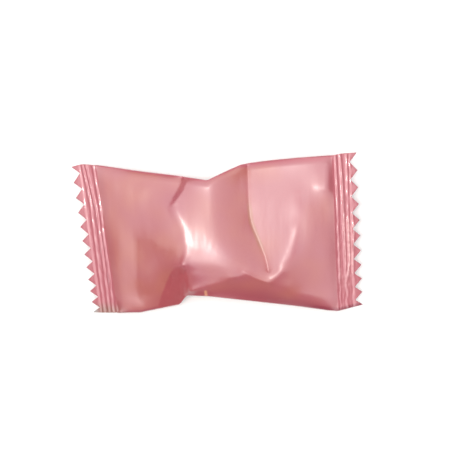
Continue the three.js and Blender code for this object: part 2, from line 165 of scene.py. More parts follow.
# The net of points over the film: rows run along the pack, columns from its back to its front.
def bodyNet(rows, columns):
    row = np.linspace(0, 1, rows + 1)[:, None]
    column = np.linspace(0, 1, columns + 1)[None, :]
    even, endPart = pack["evenShare"], pack["endShare"]
    leftPart = 1 - smoothStep(row / endPart)
    rightPart = smoothStep((row - (1 - endPart)) / endPart)
    middle = even * column + (1 - even) * (1 - np.cos(np.pi * column)) / 2
    across = (leftPart * crowded(column, leftEnd) + rightPart * crowded(column, rightEnd)
              + (1 - leftPart - rightPart) * middle)
    left, right = crimpRoot(leftEnd, across), crimpRoot(rightEnd, across)
    x = left + (right - left) * row
    return {"x": x, "y": edgeY(x, across), "across": across, "rows": rows, "columns": columns}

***

[Problem to work on]:
Tally the lines containing "from". Provide the number without any other words.

[Solution for this exercise]:
2